# Possible Supermarine Seafang survivor?



## tragus35 (Apr 8, 2014)

Hello to all, I have seen on a couple of TV programmes, grainy black white footage I presume from the 1940's, showing a pilotless plane launched off an aircraft carrier, to drop off the bow into the water. The carrier was moored close to a coastline on the starboard side. The plane looked to have contra-rotating propellers and square section wings, reminiscent of the Seafang.
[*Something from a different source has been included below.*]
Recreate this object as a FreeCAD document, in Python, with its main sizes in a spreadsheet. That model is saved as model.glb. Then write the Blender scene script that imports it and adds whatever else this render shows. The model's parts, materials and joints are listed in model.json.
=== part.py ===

If the Royal Navy did indeed experiment with a Seafang, and it was not recovered, it would be a candidate for salvaging, thank you.


----------



## nuuumannn (Apr 25, 2014)

I guess it depends on where the ship was when the aeroplane was ditched, how deep the water is and importantly what kind of finances are available to carry out such a recovery, and whether the Seafang, a lesser known experimental naval fighter that didn't enter widespread service is worth recovering at all - that is, if it is a Seafang. Only 18 were built and of those, only seven were flown. One, however did carry out deck handling trials aboard HMS Illustrious. Do you have an clip or image from the clip that shows the aeroplane in question, Tragus?


----------



## tragus35 (Apr 25, 2014)

No,the footage was brief,and I could not record it, then, or now.


----------